-------- DATA SECTION --------

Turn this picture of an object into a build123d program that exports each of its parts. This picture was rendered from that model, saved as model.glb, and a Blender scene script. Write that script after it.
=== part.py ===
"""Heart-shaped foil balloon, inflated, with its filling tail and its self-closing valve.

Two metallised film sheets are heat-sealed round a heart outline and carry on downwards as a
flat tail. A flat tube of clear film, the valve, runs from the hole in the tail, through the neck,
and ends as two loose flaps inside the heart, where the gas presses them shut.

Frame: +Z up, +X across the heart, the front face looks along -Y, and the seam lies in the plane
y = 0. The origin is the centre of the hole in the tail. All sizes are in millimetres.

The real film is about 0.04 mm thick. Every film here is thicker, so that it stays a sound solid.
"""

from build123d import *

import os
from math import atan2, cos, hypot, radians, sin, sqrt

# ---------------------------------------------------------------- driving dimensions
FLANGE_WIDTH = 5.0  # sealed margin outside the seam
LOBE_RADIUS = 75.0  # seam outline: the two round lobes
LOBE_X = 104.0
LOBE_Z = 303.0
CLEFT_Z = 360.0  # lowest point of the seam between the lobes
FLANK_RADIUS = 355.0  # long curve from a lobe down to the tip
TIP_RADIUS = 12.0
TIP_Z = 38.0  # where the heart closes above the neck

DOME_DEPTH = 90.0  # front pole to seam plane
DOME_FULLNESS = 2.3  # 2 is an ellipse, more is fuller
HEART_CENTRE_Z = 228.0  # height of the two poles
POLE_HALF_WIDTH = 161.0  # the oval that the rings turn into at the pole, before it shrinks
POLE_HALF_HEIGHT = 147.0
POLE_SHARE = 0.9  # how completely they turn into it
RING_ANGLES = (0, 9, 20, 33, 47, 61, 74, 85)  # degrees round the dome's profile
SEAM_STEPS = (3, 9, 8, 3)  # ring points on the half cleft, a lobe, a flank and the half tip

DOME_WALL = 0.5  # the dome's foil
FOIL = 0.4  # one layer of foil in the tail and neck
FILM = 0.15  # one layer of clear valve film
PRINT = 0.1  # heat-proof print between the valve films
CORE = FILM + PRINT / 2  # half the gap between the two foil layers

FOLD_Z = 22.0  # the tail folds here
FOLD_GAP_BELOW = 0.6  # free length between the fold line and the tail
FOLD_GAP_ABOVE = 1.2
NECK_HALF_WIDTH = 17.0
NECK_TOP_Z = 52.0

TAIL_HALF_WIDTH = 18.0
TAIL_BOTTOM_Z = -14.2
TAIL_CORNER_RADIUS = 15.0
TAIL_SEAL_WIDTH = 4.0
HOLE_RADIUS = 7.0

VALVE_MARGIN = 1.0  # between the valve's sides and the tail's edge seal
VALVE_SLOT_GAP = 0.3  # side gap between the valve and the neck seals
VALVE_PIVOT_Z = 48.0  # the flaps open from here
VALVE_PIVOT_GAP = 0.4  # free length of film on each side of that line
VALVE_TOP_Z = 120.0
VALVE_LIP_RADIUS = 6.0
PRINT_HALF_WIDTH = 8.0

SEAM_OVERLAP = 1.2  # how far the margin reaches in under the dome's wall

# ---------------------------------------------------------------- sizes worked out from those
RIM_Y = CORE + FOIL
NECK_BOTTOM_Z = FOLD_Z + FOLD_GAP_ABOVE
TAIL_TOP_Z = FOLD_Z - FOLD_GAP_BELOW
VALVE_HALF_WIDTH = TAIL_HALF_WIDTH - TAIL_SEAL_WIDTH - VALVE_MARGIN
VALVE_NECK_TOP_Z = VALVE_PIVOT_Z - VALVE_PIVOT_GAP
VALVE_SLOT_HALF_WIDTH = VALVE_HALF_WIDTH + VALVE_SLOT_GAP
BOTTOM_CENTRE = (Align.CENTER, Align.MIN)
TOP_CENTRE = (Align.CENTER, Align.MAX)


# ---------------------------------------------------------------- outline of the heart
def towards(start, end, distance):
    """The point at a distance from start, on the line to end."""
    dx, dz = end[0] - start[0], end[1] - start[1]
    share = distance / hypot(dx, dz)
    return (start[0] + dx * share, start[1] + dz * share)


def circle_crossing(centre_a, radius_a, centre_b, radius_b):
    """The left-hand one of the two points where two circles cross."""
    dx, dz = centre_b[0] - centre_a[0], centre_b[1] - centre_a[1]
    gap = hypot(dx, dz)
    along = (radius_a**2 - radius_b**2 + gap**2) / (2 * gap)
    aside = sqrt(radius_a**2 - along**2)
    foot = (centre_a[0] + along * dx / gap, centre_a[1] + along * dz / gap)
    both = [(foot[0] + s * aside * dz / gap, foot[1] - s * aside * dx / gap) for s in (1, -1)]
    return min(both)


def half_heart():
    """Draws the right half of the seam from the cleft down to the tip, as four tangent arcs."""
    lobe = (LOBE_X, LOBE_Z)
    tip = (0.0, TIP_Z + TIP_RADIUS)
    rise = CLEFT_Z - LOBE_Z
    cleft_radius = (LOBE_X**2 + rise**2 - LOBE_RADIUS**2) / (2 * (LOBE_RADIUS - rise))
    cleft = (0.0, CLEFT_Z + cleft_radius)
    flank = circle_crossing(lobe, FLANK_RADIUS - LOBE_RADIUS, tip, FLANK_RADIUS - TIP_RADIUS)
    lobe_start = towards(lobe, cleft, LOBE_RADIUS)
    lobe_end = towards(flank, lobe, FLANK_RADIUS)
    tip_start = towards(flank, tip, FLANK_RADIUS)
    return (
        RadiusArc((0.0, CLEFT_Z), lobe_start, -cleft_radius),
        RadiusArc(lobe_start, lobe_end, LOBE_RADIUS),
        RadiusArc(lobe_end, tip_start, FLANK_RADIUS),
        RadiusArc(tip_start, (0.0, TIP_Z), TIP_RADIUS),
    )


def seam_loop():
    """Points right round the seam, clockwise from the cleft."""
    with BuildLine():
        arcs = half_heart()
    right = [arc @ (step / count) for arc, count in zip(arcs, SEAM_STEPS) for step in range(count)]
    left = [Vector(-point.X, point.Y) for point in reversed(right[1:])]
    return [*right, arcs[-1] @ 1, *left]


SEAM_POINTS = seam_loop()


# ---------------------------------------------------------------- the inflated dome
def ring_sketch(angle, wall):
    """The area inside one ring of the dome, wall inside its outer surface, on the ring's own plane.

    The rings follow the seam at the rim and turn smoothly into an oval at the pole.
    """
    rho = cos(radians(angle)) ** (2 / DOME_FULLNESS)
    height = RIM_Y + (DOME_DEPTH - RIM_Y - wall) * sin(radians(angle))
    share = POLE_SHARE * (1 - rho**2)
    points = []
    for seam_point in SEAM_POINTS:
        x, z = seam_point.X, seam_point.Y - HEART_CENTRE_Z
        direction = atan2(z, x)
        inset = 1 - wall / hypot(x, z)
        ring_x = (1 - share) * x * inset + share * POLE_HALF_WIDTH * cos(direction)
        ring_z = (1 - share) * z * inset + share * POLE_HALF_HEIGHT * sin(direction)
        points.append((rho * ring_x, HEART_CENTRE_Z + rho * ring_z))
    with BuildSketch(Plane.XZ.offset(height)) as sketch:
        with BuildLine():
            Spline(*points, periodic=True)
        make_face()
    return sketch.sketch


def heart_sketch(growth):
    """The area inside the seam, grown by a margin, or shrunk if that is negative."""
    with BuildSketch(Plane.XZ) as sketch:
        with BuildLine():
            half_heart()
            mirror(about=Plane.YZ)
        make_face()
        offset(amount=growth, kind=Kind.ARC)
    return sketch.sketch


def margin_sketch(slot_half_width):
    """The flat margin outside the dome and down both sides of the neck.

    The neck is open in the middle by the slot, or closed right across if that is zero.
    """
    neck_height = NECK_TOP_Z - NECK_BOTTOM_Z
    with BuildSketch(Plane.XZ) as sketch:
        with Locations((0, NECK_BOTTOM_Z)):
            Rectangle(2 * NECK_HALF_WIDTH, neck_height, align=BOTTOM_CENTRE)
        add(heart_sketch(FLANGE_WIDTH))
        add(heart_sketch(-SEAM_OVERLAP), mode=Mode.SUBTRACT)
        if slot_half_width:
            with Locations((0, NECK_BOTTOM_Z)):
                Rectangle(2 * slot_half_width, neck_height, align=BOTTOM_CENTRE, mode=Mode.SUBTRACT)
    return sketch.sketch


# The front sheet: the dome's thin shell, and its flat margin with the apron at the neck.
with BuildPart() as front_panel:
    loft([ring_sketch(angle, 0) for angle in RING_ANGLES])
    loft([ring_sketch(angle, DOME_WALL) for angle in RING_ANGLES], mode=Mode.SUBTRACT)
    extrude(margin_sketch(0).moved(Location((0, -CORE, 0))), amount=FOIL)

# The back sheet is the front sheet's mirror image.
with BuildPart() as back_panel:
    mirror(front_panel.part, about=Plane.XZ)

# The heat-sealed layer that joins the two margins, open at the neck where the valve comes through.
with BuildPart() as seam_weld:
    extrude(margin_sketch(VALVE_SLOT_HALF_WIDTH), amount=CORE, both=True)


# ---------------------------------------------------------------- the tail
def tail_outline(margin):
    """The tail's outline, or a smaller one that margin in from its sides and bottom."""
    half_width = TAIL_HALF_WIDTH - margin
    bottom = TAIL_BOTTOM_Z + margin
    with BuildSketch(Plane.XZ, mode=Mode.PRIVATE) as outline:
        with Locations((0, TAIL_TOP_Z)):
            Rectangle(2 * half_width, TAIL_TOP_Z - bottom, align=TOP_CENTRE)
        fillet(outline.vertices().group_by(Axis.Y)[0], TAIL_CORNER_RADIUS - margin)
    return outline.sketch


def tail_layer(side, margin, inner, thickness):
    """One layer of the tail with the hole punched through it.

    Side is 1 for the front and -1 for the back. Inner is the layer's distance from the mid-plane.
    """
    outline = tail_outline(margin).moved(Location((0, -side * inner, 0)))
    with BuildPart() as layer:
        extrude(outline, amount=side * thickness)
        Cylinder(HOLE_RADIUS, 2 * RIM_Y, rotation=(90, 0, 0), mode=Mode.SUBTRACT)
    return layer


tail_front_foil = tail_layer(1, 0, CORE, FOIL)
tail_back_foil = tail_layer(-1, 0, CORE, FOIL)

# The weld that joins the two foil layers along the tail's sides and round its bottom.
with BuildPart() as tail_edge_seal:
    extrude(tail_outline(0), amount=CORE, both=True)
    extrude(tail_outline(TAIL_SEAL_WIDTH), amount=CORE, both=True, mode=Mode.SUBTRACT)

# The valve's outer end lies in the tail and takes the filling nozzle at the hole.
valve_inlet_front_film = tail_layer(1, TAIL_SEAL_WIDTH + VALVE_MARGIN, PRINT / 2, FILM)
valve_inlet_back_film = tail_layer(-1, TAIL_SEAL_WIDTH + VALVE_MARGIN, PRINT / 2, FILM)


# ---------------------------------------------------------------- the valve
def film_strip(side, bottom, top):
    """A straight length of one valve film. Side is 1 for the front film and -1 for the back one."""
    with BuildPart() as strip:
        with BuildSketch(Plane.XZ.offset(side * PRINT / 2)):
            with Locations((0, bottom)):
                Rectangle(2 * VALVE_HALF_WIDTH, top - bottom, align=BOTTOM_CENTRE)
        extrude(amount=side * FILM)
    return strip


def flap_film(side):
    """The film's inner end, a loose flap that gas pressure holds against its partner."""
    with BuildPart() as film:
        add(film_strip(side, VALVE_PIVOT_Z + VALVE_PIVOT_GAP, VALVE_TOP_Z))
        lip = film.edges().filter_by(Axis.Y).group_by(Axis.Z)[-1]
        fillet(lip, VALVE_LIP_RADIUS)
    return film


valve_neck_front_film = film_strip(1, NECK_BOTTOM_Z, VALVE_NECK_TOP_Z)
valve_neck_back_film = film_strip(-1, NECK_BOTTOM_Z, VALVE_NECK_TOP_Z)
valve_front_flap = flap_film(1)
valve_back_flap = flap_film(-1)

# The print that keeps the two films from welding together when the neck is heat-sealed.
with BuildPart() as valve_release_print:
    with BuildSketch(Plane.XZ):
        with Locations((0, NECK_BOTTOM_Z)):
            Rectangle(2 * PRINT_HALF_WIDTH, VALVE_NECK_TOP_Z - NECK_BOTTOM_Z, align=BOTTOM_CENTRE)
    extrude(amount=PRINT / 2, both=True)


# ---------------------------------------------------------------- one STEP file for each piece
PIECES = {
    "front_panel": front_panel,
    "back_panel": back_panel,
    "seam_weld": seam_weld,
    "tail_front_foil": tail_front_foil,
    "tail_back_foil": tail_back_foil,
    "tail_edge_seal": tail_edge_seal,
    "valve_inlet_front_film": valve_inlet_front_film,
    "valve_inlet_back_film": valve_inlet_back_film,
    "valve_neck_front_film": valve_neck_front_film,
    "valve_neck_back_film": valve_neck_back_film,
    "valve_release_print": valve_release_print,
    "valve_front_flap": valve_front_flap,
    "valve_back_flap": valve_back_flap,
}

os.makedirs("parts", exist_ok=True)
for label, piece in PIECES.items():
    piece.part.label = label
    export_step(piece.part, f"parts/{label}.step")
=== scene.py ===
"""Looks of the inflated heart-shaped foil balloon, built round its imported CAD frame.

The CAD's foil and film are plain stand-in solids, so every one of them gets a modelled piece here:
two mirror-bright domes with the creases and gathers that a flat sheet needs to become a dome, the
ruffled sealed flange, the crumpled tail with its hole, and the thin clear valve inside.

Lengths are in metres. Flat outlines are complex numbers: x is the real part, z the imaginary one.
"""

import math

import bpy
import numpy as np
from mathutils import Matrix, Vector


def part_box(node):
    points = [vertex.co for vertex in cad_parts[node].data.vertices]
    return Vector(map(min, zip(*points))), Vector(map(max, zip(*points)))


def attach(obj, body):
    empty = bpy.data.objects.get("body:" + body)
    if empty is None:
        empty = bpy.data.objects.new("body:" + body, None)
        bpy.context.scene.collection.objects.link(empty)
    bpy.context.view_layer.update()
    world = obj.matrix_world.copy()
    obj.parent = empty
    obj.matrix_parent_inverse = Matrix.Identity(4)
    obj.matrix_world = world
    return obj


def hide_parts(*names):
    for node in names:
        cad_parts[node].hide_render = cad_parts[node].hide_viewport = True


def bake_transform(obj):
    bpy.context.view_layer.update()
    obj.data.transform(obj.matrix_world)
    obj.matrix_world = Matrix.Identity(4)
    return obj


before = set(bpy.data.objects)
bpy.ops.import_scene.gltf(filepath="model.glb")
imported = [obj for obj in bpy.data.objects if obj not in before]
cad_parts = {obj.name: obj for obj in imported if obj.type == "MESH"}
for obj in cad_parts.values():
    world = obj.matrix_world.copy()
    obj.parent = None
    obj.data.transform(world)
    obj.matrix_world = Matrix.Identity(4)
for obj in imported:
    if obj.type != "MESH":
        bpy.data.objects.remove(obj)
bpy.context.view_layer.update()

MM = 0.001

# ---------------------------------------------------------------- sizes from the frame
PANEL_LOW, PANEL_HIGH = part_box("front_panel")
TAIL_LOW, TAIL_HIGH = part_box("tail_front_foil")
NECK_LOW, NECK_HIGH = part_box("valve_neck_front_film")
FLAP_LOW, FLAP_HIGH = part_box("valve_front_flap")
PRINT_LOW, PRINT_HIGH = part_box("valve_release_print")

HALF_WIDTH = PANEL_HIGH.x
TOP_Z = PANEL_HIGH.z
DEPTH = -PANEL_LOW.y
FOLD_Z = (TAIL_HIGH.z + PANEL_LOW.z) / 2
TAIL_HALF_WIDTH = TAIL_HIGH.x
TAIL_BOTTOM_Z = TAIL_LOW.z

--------

Transcribe the lines beginning at the one that contains "for each piece" and ending at the one that contains "obj.parent = empty", with nothing added or left out.

# ---------------------------------------------------------------- one STEP file for each piece
PIECES = {
    "front_panel": front_panel,
    "back_panel": back_panel,
    "seam_weld": seam_weld,
    "tail_front_foil": tail_front_foil,
    "tail_back_foil": tail_back_foil,
    "tail_edge_seal": tail_edge_seal,
    "valve_inlet_front_film": valve_inlet_front_film,
    "valve_inlet_back_film": valve_inlet_back_film,
    "valve_neck_front_film": valve_neck_front_film,
    "valve_neck_back_film": valve_neck_back_film,
    "valve_release_print": valve_release_print,
    "valve_front_flap": valve_front_flap,
    "valve_back_flap": valve_back_flap,
}

os.makedirs("parts", exist_ok=True)
for label, piece in PIECES.items():
    piece.part.label = label
    export_step(piece.part, f"parts/{label}.step")
=== scene.py ===
"""Looks of the inflated heart-shaped foil balloon, built round its imported CAD frame.

The CAD's foil and film are plain stand-in solids, so every one of them gets a modelled piece here:
two mirror-bright domes with the creases and gathers that a flat sheet needs to become a dome, the
ruffled sealed flange, the crumpled tail with its hole, and the thin clear valve inside.

Lengths are in metres. Flat outlines are complex numbers: x is the real part, z the imaginary one.
"""

import math

import bpy
import numpy as np
from mathutils import Matrix, Vector


def part_box(node):
    points = [vertex.co for vertex in cad_parts[node].data.vertices]
    return Vector(map(min, zip(*points))), Vector(map(max, zip(*points)))


def attach(obj, body):
    empty = bpy.data.objects.get("body:" + body)
    if empty is None:
        empty = bpy.data.objects.new("body:" + body, None)
        bpy.context.scene.collection.objects.link(empty)
    bpy.context.view_layer.update()
    world = obj.matrix_world.copy()
    obj.parent = empty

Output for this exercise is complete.